### Data shown

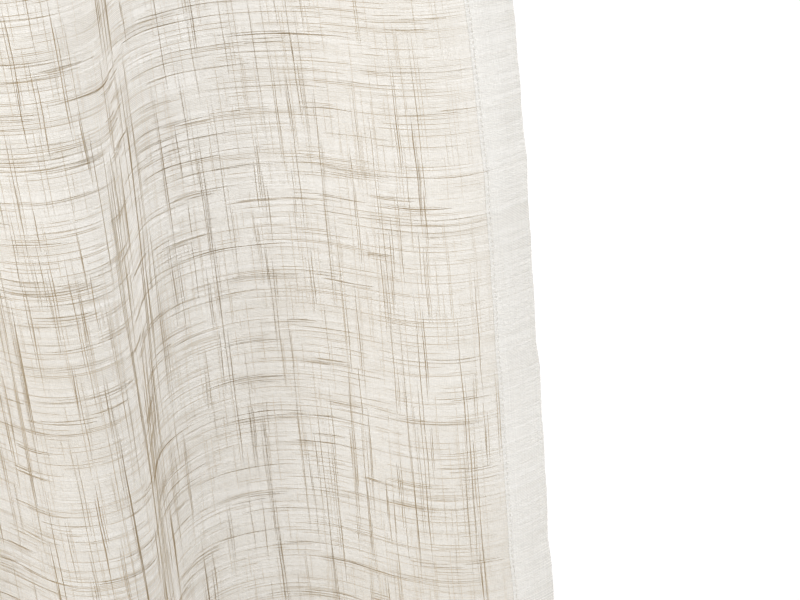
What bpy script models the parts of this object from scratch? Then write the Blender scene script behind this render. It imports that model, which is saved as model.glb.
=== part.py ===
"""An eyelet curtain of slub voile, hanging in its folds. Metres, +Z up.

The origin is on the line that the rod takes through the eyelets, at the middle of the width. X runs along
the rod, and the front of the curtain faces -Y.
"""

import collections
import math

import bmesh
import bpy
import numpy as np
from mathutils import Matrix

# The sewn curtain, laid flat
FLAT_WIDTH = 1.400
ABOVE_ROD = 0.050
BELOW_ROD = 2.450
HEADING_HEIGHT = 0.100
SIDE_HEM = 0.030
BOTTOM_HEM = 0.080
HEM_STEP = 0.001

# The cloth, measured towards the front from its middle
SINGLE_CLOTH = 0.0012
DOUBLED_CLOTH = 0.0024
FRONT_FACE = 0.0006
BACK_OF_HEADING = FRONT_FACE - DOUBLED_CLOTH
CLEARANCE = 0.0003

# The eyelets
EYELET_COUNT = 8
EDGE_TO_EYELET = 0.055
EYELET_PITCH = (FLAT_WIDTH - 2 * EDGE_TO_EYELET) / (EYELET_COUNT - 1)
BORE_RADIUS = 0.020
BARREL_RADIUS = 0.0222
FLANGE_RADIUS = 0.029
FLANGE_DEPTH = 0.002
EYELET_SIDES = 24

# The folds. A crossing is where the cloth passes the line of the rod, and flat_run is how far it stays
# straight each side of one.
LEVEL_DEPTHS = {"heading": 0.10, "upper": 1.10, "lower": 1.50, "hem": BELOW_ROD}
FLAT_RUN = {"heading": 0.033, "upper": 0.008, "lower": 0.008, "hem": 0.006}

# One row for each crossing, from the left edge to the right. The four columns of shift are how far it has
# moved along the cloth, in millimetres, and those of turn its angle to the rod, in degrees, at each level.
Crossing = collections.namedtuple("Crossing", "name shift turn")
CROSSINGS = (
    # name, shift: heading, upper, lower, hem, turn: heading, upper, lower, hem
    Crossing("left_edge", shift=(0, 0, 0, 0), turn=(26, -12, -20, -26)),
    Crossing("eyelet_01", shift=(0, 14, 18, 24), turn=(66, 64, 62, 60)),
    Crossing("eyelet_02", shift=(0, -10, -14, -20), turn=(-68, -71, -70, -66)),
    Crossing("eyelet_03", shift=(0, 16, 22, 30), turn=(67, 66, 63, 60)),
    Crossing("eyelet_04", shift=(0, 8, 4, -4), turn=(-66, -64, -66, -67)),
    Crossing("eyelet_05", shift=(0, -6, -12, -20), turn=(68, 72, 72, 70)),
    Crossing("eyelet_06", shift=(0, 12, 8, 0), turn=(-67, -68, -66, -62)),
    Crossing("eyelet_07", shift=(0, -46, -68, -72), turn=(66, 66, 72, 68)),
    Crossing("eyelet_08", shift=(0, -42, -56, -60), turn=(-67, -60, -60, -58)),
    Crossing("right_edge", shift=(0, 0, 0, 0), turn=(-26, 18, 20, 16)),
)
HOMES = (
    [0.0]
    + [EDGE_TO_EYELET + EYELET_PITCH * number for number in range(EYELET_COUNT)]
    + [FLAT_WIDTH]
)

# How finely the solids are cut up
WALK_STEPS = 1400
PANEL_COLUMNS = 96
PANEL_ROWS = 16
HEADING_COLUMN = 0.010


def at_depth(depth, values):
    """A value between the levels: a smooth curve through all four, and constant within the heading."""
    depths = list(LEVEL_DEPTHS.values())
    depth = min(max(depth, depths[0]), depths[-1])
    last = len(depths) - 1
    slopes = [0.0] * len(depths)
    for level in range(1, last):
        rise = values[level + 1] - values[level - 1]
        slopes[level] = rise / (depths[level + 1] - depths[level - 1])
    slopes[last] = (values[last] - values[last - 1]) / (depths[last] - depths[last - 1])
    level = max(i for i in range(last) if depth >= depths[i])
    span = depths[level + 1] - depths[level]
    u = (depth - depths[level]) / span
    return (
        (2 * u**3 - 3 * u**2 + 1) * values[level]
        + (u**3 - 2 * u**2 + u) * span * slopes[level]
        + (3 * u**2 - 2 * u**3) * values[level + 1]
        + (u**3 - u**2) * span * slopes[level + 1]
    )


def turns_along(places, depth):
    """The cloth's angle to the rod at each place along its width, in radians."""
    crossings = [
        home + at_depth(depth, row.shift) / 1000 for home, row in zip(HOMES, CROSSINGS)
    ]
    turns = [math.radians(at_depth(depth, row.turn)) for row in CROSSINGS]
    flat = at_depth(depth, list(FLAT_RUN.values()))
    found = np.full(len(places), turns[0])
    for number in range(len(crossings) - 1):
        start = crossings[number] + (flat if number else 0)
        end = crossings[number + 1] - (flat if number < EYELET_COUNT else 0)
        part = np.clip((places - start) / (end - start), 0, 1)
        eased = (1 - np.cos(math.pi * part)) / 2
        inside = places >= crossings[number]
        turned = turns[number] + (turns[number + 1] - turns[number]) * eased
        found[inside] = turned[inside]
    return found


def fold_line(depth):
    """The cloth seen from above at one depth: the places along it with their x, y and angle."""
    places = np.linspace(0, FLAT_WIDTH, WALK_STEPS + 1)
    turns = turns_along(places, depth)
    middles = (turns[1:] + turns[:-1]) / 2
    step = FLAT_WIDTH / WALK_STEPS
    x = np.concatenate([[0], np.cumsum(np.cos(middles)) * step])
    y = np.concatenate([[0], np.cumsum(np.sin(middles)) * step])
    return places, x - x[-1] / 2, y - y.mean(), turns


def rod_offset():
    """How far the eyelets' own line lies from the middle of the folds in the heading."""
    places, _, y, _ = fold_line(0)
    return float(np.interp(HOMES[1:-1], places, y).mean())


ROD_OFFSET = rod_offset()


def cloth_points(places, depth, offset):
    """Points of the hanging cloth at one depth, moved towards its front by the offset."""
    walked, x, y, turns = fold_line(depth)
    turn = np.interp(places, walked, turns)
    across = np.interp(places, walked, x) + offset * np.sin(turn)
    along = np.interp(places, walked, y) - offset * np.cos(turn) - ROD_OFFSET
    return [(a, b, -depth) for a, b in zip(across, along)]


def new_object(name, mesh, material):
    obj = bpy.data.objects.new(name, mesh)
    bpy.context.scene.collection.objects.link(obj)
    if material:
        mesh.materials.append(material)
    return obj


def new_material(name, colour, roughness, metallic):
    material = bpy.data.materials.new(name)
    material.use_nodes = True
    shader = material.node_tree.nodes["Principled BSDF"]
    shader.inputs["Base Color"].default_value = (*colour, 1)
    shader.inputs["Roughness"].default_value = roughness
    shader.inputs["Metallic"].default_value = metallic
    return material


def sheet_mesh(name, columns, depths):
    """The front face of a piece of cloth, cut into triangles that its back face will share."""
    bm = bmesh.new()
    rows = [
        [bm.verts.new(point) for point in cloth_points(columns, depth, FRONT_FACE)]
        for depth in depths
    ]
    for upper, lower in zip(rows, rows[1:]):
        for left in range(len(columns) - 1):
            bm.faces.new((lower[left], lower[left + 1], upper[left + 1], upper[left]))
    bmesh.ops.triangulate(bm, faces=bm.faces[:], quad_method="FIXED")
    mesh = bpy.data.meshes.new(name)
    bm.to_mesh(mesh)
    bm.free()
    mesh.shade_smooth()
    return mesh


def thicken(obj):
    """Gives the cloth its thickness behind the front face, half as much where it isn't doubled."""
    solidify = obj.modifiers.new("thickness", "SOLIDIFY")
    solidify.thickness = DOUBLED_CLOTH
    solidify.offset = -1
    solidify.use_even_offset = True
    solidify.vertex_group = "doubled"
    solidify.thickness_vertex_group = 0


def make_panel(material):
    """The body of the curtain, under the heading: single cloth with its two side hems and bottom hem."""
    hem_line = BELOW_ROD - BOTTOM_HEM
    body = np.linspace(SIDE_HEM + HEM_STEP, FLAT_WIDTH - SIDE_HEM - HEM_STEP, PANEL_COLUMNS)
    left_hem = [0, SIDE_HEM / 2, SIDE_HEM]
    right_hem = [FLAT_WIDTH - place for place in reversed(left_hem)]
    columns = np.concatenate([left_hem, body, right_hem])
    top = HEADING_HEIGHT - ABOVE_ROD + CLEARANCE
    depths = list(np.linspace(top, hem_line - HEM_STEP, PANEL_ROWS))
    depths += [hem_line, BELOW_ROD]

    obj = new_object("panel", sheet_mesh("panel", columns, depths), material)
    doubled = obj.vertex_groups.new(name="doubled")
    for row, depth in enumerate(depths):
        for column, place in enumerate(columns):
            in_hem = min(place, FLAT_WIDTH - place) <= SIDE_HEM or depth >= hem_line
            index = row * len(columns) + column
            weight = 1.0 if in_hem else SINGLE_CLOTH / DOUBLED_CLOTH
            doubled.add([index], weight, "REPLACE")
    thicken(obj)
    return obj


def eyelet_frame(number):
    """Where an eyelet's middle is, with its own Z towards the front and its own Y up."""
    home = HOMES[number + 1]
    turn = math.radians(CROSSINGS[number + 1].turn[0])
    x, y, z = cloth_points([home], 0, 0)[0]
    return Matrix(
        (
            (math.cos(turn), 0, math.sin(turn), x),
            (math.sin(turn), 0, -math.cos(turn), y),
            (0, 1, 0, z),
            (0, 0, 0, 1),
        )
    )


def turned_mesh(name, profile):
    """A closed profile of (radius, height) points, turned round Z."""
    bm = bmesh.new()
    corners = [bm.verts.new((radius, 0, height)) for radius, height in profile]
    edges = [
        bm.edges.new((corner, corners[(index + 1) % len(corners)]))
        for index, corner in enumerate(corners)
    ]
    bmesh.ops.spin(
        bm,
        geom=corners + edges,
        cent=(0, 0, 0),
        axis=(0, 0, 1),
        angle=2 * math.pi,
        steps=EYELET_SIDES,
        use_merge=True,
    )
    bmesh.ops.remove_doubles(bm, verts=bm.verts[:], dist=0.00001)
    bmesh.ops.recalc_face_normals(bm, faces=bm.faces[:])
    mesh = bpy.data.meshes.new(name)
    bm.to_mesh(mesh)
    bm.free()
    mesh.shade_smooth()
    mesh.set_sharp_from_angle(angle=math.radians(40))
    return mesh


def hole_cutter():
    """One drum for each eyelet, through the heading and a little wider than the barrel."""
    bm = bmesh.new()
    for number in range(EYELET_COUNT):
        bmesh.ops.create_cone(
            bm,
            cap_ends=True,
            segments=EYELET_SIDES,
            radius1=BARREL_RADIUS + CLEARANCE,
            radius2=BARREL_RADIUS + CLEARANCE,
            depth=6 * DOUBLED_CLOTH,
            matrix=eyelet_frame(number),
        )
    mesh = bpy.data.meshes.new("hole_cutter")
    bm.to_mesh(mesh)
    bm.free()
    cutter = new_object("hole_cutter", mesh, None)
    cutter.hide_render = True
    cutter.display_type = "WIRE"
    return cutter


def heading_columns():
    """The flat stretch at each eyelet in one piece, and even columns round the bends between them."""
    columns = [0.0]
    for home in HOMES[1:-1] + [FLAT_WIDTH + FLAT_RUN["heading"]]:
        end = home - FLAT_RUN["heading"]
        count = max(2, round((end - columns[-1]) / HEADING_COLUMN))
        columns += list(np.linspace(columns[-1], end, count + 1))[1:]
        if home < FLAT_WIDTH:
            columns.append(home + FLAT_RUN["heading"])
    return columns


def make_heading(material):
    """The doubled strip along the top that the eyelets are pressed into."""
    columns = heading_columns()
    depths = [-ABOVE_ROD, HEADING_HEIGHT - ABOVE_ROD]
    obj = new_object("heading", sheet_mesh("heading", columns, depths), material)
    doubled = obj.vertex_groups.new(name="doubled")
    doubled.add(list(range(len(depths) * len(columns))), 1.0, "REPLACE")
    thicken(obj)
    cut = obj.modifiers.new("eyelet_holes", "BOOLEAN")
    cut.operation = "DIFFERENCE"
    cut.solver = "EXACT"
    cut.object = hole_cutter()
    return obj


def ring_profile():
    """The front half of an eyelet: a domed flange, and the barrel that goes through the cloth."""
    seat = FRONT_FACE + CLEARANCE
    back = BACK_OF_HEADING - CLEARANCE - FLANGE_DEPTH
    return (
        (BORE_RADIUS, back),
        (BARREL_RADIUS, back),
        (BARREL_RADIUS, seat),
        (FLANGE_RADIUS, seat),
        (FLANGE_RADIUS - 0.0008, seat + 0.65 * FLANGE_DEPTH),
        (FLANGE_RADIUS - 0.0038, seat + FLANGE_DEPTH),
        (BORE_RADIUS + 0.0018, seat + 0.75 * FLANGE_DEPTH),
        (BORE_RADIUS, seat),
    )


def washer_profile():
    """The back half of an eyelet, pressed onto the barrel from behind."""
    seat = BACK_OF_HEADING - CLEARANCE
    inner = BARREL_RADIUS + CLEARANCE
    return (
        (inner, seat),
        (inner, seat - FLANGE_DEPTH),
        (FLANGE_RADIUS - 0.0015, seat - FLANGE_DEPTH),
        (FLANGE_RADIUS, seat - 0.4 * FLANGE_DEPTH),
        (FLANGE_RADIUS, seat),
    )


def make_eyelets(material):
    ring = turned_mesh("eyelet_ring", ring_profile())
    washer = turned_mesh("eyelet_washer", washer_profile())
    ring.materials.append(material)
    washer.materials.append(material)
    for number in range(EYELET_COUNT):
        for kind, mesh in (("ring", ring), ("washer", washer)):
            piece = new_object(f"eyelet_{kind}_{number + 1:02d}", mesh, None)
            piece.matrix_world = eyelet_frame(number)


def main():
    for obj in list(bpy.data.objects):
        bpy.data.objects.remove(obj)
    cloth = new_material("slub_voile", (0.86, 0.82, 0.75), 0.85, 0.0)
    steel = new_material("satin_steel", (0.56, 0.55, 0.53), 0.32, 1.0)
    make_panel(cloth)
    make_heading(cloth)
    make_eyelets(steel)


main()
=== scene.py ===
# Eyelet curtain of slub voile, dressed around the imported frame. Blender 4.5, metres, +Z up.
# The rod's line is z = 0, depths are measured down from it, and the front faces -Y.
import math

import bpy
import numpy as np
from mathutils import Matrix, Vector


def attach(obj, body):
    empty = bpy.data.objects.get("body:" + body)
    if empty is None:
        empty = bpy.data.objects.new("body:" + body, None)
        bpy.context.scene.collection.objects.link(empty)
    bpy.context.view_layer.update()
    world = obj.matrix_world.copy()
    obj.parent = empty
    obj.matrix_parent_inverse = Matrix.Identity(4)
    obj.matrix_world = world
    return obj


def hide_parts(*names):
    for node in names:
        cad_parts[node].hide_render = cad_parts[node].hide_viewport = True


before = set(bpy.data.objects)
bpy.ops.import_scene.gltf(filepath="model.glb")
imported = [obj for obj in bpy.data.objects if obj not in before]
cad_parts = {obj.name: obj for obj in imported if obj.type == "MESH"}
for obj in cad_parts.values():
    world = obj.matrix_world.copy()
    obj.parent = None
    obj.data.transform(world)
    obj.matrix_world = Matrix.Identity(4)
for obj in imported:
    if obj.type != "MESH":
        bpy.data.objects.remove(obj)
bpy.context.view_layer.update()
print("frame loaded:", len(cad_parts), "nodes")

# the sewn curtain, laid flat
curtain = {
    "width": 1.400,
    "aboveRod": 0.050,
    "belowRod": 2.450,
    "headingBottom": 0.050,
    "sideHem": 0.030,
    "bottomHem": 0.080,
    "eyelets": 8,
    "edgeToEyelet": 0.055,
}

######

Aim of the task – The lines to be given again exactly are those from the one containing "0.75), 0.85, 0.0)" up to and including the one containing "imported = [obj".

Solved problem –
    cloth = new_material("slub_voile", (0.86, 0.82, 0.75), 0.85, 0.0)
    steel = new_material("satin_steel", (0.56, 0.55, 0.53), 0.32, 1.0)
    make_panel(cloth)
    make_heading(cloth)
    make_eyelets(steel)


main()
=== scene.py ===
# Eyelet curtain of slub voile, dressed around the imported frame. Blender 4.5, metres, +Z up.
# The rod's line is z = 0, depths are measured down from it, and the front faces -Y.
import math

import bpy
import numpy as np
from mathutils import Matrix, Vector


def attach(obj, body):
    empty = bpy.data.objects.get("body:" + body)
    if empty is None:
        empty = bpy.data.objects.new("body:" + body, None)
        bpy.context.scene.collection.objects.link(empty)
    bpy.context.view_layer.update()
    world = obj.matrix_world.copy()
    obj.parent = empty
    obj.matrix_parent_inverse = Matrix.Identity(4)
    obj.matrix_world = world
    return obj


def hide_parts(*names):
    for node in names:
        cad_parts[node].hide_render = cad_parts[node].hide_viewport = True


before = set(bpy.data.objects)
bpy.ops.import_scene.gltf(filepath="model.glb")
imported = [obj for obj in bpy.data.objects if obj not in before]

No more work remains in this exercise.